Abstract

It is proved in Martel and Merle [Martel, Y., Merle, F. (2000). A Liouville theorem for the critical generalized Korteweg–de Vries equation. J. Math. Pures Appl. 79:339–425; Martel, Y., Merle, F. (2001). Asymptotic stability of solitons for the subcritical generalized Korteweg–de Vries equation. Arch. Ration. Mech. Anal. 157:219–254] that any H 1 solution of the critical or subcritical generalized KdV equations which is close to a soliton and satisfies a property of uniform localization of the L 2 norm (we call such solution an L 2-compact solution) is exactly a soliton. This result is a key tool in Martel and Merle (2000, 2001), as well as [Martel, Y., Merle, F. (2002a). Stability of the blow up profile and lower bounds on the blow up rate for the critical generalized KdV equation. Ann. Math. 155:235–280; Martel, Y., Merle, F. (2002b). Blow up in finite time and dynamics of blow up solutions for the L 2-critical generalized KdV equation. J. Amer. Math. Soc. 15:617–664] and Merle [Merle, F. (2001).

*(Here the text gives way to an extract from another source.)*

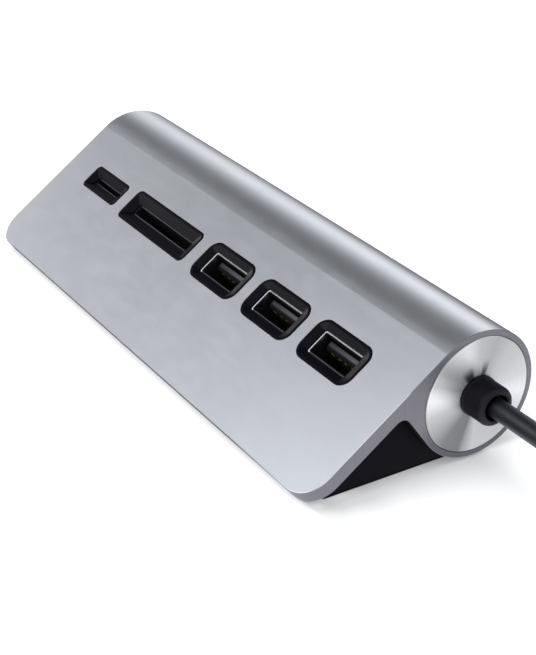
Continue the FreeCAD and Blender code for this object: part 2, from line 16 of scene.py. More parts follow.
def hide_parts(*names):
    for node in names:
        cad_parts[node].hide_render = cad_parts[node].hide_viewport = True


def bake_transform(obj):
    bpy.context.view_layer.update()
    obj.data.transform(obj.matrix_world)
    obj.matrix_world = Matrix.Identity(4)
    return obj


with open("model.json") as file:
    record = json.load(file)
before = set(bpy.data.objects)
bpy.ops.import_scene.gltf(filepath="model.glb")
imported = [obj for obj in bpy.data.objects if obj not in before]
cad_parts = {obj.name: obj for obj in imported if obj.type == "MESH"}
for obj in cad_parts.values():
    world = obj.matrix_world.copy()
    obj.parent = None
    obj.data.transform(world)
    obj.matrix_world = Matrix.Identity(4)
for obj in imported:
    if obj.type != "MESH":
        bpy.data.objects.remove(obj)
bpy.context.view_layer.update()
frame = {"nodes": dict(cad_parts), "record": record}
MM = 0.001

# ---------------------------------------------------------------- dimensions shared with the CAD
TUBE_R = 13.65
TUBE_LIFT = 0.35                  # gap between tube and floor
AXIS_Z = TUBE_LIFT + TUBE_R
AXIS_Y = 31.0                     # tube axis behind the middle of the front rubber strip
PLATE_ANGLE = math.radians(35.8)
PLATE_RUN = 38.3                  # up the slope, from the front edge to where plate meets tube
SIN, COS = math.sin(PLATE_ANGLE), math.cos(PLATE_ANGLE)
EDGE_Y = -TUBE_R * SIN - PLATE_RUN * COS          # front edge of the plate, from the axis line
EDGE_Z = AXIS_Z + TUBE_R * COS - PLATE_RUN * SIN
PORT_X, PORT_PITCH = 4.875, 21.50
PORT_ROW = 25.95                  # middle of the port row, up the slope
CABLE_R = 2.04
SHIFT = Vector((0.0, AXIS_Y * MM, 0.0))

# directions
ALONG = (1, 0, 0)
PLATE_NORMAL = (0, -SIN, COS)
UPSLOPE = (0, COS, SIN)
DOWNSLOPE = (0, -COS, -SIN)


# ---------------------------------------------------------------- shader building
class Signal:
    """An output socket; arithmetic, ramps and mixes of it add nodes to its tree."""

    def __init__(self, tree, socket):
        self.tree = tree
        self.socket = socket

    def math(self, operation, second=0.0, third=0.0):
        return self.tree.math(operation, self, second, third)

    def __add__(self, other):
        return self.math("ADD", other)

    def __sub__(self, other):
        return self.math("SUBTRACT", other)

    def __rsub__(self, other):
        return self.tree.math("SUBTRACT", other, self)

    def __mul__(self, other):
        return self.math("MULTIPLY", other)

    def __abs__(self):
        return self.math("ABSOLUTE")

    def larger(self, other):
        return self.math("MAXIMUM", other)

    def multiply_add(self, factor, addend):
        return self.math("MULTIPLY_ADD", factor, addend)

    def vector(self, operation, other=(0, 0, 0), output="Vector"):
        return self.tree.add("VectorMath", self, other, output=output,
                             settings={"operation": operation})

    def dot(self, direction):
        return self.vector("DOT_PRODUCT", direction, output="Value")

    def stretch(self, factors):
        return self.vector("MULTIPLY", factors)

    def scale(self, factor):
        return self.tree.add("VectorMath", self, output="Vector",
                             settings={"operation": "SCALE"}, Scale=factor)

    def split(self):
        node = self.tree.node("SeparateXYZ", self)
        return [Signal(self.tree, socket) for socket in node.outputs]

    def ramp(self, start, end, low=0.0, high=1.0):
        """Smooth change from low to high as the signal goes from start to end."""
        settings = {"interpolation_type": "SMOOTHSTEP", "clamp": True}
        limits = {"From Min": start, "From Max": end, "To Min": low, "To Max": high}
        return self.tree.add("MapRange", settings=settings, Value=self, **limits)

    def mix(self, colour_at_0, colour_at_1):
        unused = [None] * 5
        return self.tree.add("Mix", self, *unused, colour_at_0, colour_at_1, output=2,
                             settings={"data_type": "RGBA"})

    def blend(self, value_at_0, value_at_1):
        return self.tree.add("Mix", self, None, value_at_0, value_at_1,
                             settings={"data_type": "FLOAT"})

    def noise(self, scale, detail=2.0, roughness=0.5):
        return self.tree.add("TexNoise", Vector=self, Scale=scale, Detail=detail,
                             Roughness=roughness)

    def line_noise(self, scale, detail, roughness=0.5):
        """Noise of a single number."""
        return self.tree.add("TexNoise", settings={"noise_dimensions": "1D"}, W=self,
                             Scale=scale, Detail=detail, Roughness=roughness)

    def bump(self, strength, distance, **inputs):
        return self.tree.add("Bump", Strength=strength, Distance=distance, Height=self, **inputs)

    def colour_stops(self, stops, interpolation):
        """Colour ramp through (position, colour) stops."""
        node = self.tree.node("ValToRGB", self)
        ramp = node.color_ramp
        ramp.interpolation = interpolation
        while len(ramp.elements) < len(stops):
            ramp.elements.new(0.5)
        for element, (position, colour) in zip(ramp.elements, stops):
            element.position = position
            element.color = (*colour, 1)
        return Signal(self.tree, node.outputs[0])


class Tree:
    """A node tree, emptied and ready to be filled."""

    def __init__(self, data):
        self.data = data
        data.nodes.clear()

    def put(self, socket, value):
        if isinstance(value, Signal):
            self.data.links.new(value.socket, socket)
        elif socket.type == "RGBA" and len(value) == 3:
            socket.default_value = (*value, 1.0)
        else:
            socket.default_value = value

    def node(self, kind, *values, settings=None, **inputs):
        """Add a node; values fill its inputs in order (None skips one), inputs go by name."""
        node = self.data.nodes.new("ShaderNode" + kind)
        for key, value in (settings or {}).items():
            setattr(node, key, value)
        for socket, value in zip(node.inputs, values):
            if value is not None:
                self.put(socket, value)
        for key, value in inputs.items():
            self.put(node.inputs[key.replace("_", " ")], value)
        return node

    def add(self, kind, *values, output=0, **inputs):
        return Signal(self, self.node(kind, *values, **inputs).outputs[output])

    def math(self, operation, first, second=0.0, third=0.0):
        return self.add("Math", first, second, third, settings={"operation": operation})


class Surface(Tree):
    """A material with one principled shader."""

    def __init__(self, name):
        self.material = bpy.data.materials.new(name)
        self.material.use_nodes = True
        super().__init__(self.material.node_tree)
        self.shader = self.node("BsdfPrincipled")
        self.node("OutputMaterial", Signal(self, self.shader.outputs[0]))
        coordinates = self.add("TexCoord", output="Object")
        self.position = coordinates.vector("SUBTRACT", tuple(SHIFT))

    def facing(self):
        return self.add("NewGeometry", output="True Normal")

    def plate_height(self):
        """Height square to the plate's top, metres."""
        return self.position.dot(PLATE_NORMAL) + -(-EDGE_Y * SIN + EDGE_Z * COS) * MM

    def slope_position(self, start=0.0):
        """Distance up the slope from start, metres."""
        return self.position.dot(UPSLOPE) + -(EDGE_Y * COS + EDGE_Z * SIN + start) * MM

    def port_offset(self):
        """X from the middle of the nearest port, metres."""
        x = self.position.split()[0]
        wrapped = (x + (-PORT_X + 5.5 * PORT_PITCH) * MM).math("MODULO", PORT_PITCH * MM)
        return wrapped - 0.5 * PORT_PITCH * MM

    def from_axis(self):
        """Vector out from the tube axis."""
        centred = self.position.vector("SUBTRACT", (0, 0, AXIS_Z * MM))
        return centred.stretch((0.0, 1.0, 1.0))

    def finish(self, **inputs):
        for key, value in inputs.items():
            self.put(self.shader.inputs[key.replace("_", " ")], value)
        return self.material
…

Existence of blow-up solutions in the energy space for the critical generalized Korteweg–de Vries equation. J. Amer. Math. Soc. 14:555–578] for studying the asymptotic behavior of global solutions close to the family of soliton and building a large class of blow up solutions in the critical case. In this paper, we study properties of L 2-compact solutions for the generalized KdV equations (without restriction of subcriticality) that are not necessarily close to solitons. We prove C ∞ regularity and uniform exponential decay properties for these solutions. For the KdV equation, as a consequence of this result, using the results of Martel and Merle (2001) and the decomposition for large time of any smooth and decaying solution into the sum of N solitons [Eckhaus, W., Schuur, P. (1983). The emergence of solutions of the Korteweg–de Vries equation from arbitrary initial conditions. Math. Meth. Appl. Sci. 5:97–116], we prove that any L 2-compact solution is a soliton. This extends the result of Martel and Merle (2001) by removing the assumption of closeness to a soliton.